1. Among the Jews this was the ceremony of betrothing, or coming under obligation for the purpose of marriage, and was a mutual agreement between the parties which usually preceded the marriage some time. The espousals frequently took place years before the parties were married. SEE BETROTHAL; SEE MARRIAGE.
2. In the early Christian Church espousals differed from marriage. The two terms are in early writers sponsalia and ntuptiae. Certain preliminaries were necessary before persons could complete a marriage: they consisted in a mutual contract or agreement between the parties concerning their marriage to be performed within a certain limited time, which contract was confirmed by certain gifts or donations, called arrhae or arrhabones, the earnest of marriage; as also by a ring, a kiss, a dowry, a writing or instrument of dowry, with a sufficient number of witnesses to attest it. The free consent of parties contracting marriage was declared necessary by the old Roman law, which was confirmed by Diocletian, and inserted by Justinian in his code.
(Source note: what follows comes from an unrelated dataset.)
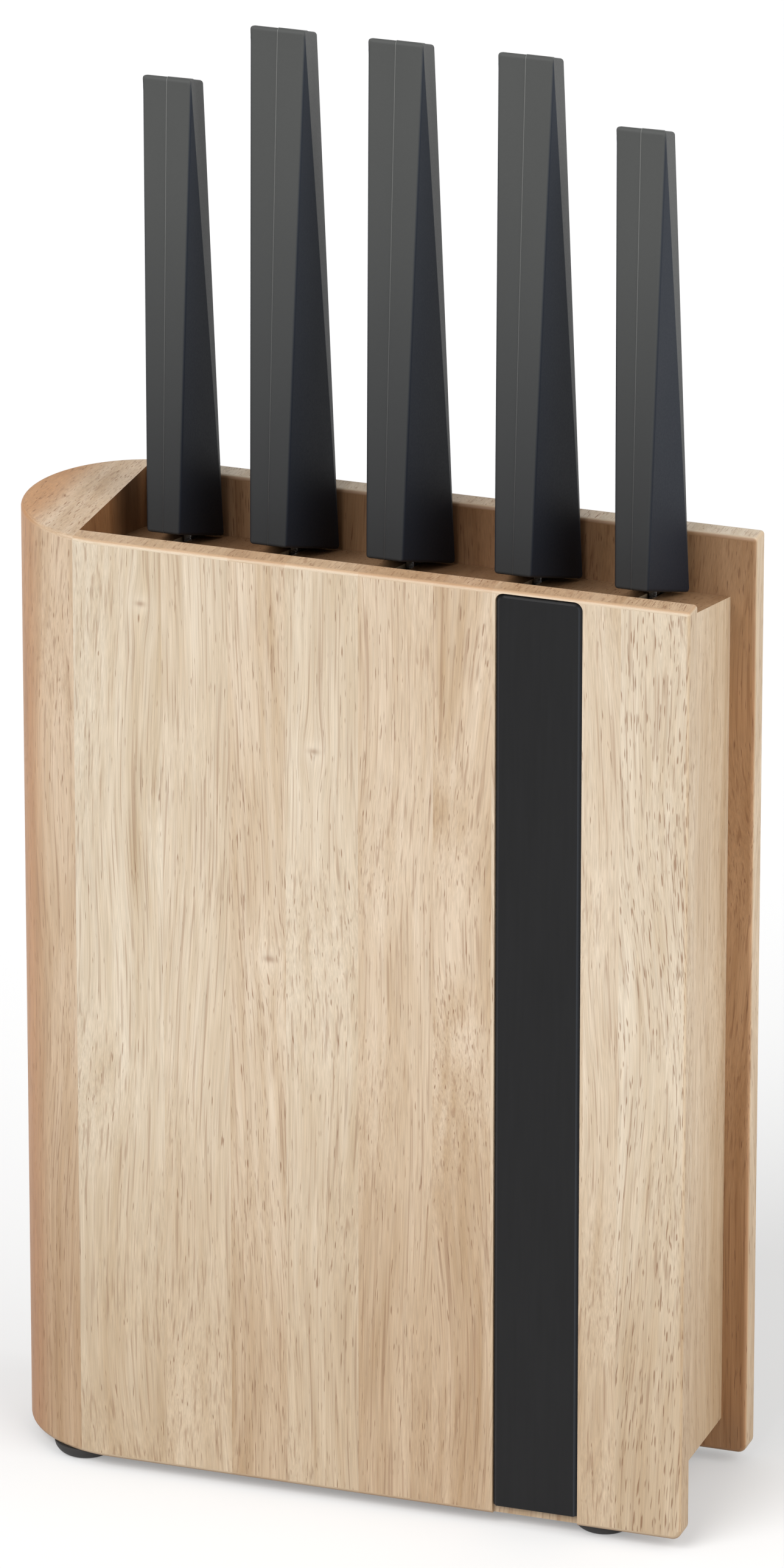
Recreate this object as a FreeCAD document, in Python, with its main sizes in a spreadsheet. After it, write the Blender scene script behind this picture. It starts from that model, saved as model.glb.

When the contract was made, it was usual for the man to bestow presents on the woman: these were sometimes called sponsalia, espousals, and sometimes sponsalitiae donationes, espousal- gifts, or arrhae and pignora, pledges of future marriage, because the giving and receiving them was a confirmation of the contract. These donations were publicly recorded. The ring was then presented to the woman as a further confirmation of the contract, and does not appear to have been given in the actual solemnization of marriage. Bingham, in proof of this, quotes the words of pope Nicholas I, and also refers to Ambrose and Tertullian. The origin of the marriage-ring has been traced to the tenth century, and is supposed to have been introduced in imitation of the ring worn by bishops. Isidorus Hispalensis refers to the marriage-ring in this language: Quod autem in nuptiis annulus a sponso sponsae datur, id fit vel propter mutuae dilectionis signum, vel propter id magis, ut hoc pignore corda eorum jungantur; unde et quarto digito annulus inseritur, ideo
quod vena quaedam (ut fertur) sanguinis ad cor usque perveniat: "The reason why a ring is given by the bridegroom to the bride is either as a mark of mutual love, or rather a pledge of the union of their hearts; mnd the reason for its being placed on the fourth finger is because a certain vein (as it is said) reaches thence to the heart." The kiss was solemnly given, with the joining together of the hands of the betrothed. The dowry settled upon the woman was by a stipulation made in writing, or by public instruments under hand and seal. Chosen witnesses were present, the friends of each party, and their number was generally ten. Occasionally a ministerial benediction was used in espousals as well as in marriage. SEE MARRIAGE. — Farrar, Ecclesiastes Dict. s.v.; Bingham, Orig. Ecclesiastes book 22, chapter 3; Procter, On Common Prayer, page 401.